Perante o novo ano da história do Opus Dei, peço-vos que renoveis o empenhamento apostólico em cada dia. Lancemo-nos com otimismo a semear a doutrina de Cristo à nossa volta, entre as pessoas que contactamos mais ou menos diretamente; e em todo o mundo, com o grande desejo de difundir a fé católica e o espírito da Obra por todo o lado, mediante a oração e o trabalho santificante e santificado. Quantas pessoas nos esperam, nos sítios onde já trabalhamos de forma estável e em muitos outros!

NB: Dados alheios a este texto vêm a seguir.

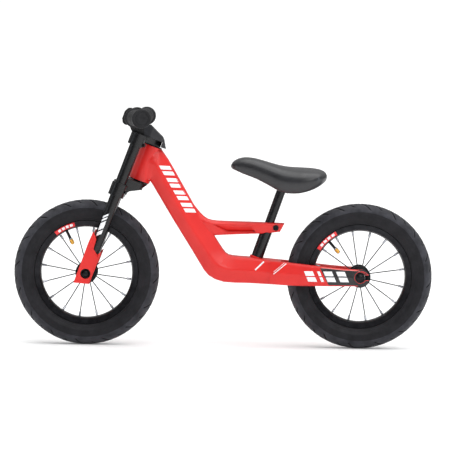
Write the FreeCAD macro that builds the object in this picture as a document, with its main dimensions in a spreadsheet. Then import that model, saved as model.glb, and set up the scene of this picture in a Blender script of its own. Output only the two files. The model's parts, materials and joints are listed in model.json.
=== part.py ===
import FreeCAD, Part
import math
import os

import Sketcher
from FreeCAD import Placement, Rotation, Vector

# Balance bike with 12 inch spoked wheels, a cast frame and a double-crown fork.
# Frame of the part: X runs backwards (the bike faces -X), Y runs to the rider's right, Z up.
# The origin is on the ground, midway between the two tyre ends and on the mid-plane.
# Two tilted local frames are used: STEER, whose Z is the steering axis, X its square to the rear,
# and SEAT, whose Z is the seat post's axis. Both are turned about Y only.

os.makedirs("parts", exist_ok=True)
doc = FreeCAD.newDocument("balance_bike")

SIZES = {
    # wheels
    "wheelbase": 568, "axle_height": 151, "tyre_radius": 151, "tyre_half_width": 25,
    "bead_seat_radius": 101.5, "rim_edge_radius": 107.5, "rim_inner_radius": 94.5,
    "rim_half_width": 17, "rim_base_half_width": 9, "rim_wall": 2.4, "rim_floor": 3.2,
    "bead_thickness": 4.6, "casing_thickness": 3.4, "tread_thickness": 5.6,
    "tube_ring_radius": 123.5, "tube_section_radius": 16, "tube_wall": 1.4,
    "spoke_count": 16, "spoke_radius": 1.1, "nipple_radius": 2.3, "nipple_length": 10,
    "spoke_rim_offset": 3, "front_spoke_angle": 14, "rear_spoke_angle": 9.5,
    "valve_stem_radius": 2.9, "valve_hole_radius": 4.2, "valve_stem_end": 75, "valve_cap_radius": 3.6,
    "valve_cap_end": 64, "front_valve_angle": 27, "rear_valve_angle": 42,
    "hub_radius": 14, "hub_half_width": 31, "flange_radius": 22.5, "flange_outer": 28,
    "flange_width": 5, "bearing_radius": 11, "bearing_width": 7, "running_gap": 0.05,
    "axle_radius": 4.75, "spacer_radius": 8.5,
    "nut_circumradius": 8.6, "nut_height": 6, "nut_dome_height": 3.6, "washer_radius": 9.5,
    "washer_thickness": 1.5,
    # fork
    "head_lean": 20.3, "fork_offset": 33, "leg_spread": 47, "leg_radius": 11.4, "leg_wall": 1.8,
    "leg_top": 305.5, "leg_foot": 24, "foot_half_width": 12, "foot_thickness": 6, "foot_inner": 44,
    "crown_low_bottom": 171.5, "crown_low_top": 199.5, "collar_radius": 17, "crown_low_face": 214.5,
    "crown_up_bottom": 284, "crown_up_top": 309, "crown_up_face": 297.2,
    "steerer_radius": 12.7, "steerer_wall": 2, "steerer_top": 312,
    "head_bottom": 218, "head_top": 294, "head_radius": 22, "head_bore_radius": 17,
    "cup_lip_radius": 20.5, "cup_lip": 2, "cup_depth": 14, "cup_inner_radius": 15.2,
    "headset_bearing_height": 8, "crown_bolt_radius": 2.5,
    "bar_ahead": 63.6, "bar_up": 333.6, "clamp_radius": 15.5, "clamp_half_width": 21,
    "clamp_split": 1.6, "cap_bolt_radius": 2, "cap_bolt_level": 13.6,
    "guard_inner": 50.6, "guard_outer": 62.5,
    "cover_half_width": 33,
    # handlebar
    "bar_radius": 11.1, "bar_wall": 1.8, "bar_straight": 36, "bar_bend_radius": 70, "bar_sweep": 9.8,
    "bar_half_span": 204, "bar_clamp_length": 50, "bar_step": 0.2, "grip_length": 112,
    "grip_radius": 16, "grip_flange_radius": 19.6, "grip_flange_width": 5, "grip_end_width": 8,
    "grip_bore_gap": 0.05,
    # seat
    "seat_lean": 19.1, "seat_axis_x": 95.5, "seat_axis_z": 260, "post_radius": 9.5, "post_wall": 1.6,
    "post_exposed": 80, "post_insert": 75, "seat_tube_radius": 12.3, "seat_tube_top": 8,
    "seat_tube_bottom": 84, "seat_bore_bottom": 126, "clamp_bolt_radius": 3, "clamp_bolt_back": 15.6,
    "clamp_bolt_down": 6, "clamp_bolt_head": 5.8, "clamp_slot": 2, "arm_clamp_half_width": 17,
    # rear end
    "casting_wall": 6, "stay_inner": 40, "stay_outer": 50, "dropout_recess_radius": 11.2,
    "dropout_recess": 3.5, "dropout_slot": 10.2, "arm_recess": 2,
    # gaps left between pieces that touch
    "contact_gap": 0.05, "press_gap": 0.02,
}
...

A convocatória do Papa, com a Carta Apostólica Porta fidei , há-de traduzir-se num tempo especial que estruture a vida de todos os filhos de Deus, pelo fortaleci­mento dos nossos desejos de santidade e pela expansão apostólica que o Senhor quer que se implemente. Sugiro-vos que confieis estas intenções à intercessão do Beato João Paulo II, cuja memória litúrgica se celebra no próximo dia 22.

Com todo o afeto, abençoa-vos

o vosso Padre

+ Javier

Roma, 1 de outubro de 2012

[1] S. Josemaria, Notas da oração pessoal, 27-III-1975.

[2] Beato João Paulo II, Lítterae decretáles para a canonização do Beato Josemaria Escrivá de Balaguer, 6-X-2002.

[3] Testemunho de Mons. Thomas Muldoon, Bispo Auxiliar de Sidney, 21-X-1975 (cfr. Flavio Capucci, Josemaria Escrivá, santo , ed. Rialp, Madrid 2009, p. 52).

[4] Testemunho do Venerável Servo de Deus Álvaro del Portillo, 5-III-1976/19-VI-1978 (cfr. cit ., p. 53).

[5] Cardeal Albino Luciani, artigo em Il Gazzettino, Veneza, 25-VII-1978 (cfr. cit ., pp. 48-49).

[6] Congregação para as Causas dos Santos, Decreto sobre as virtudes heróicas, 9-IV-1990 (cfr. cit ., p. 83).

[7] Ex 33, 11.

[8] Cardeal Joseph Ratzinger, “Deixar Deus agir”, artigo publicado no L’Osservatore Romano, 6-X-2002 (cfr. cit ., p. 154).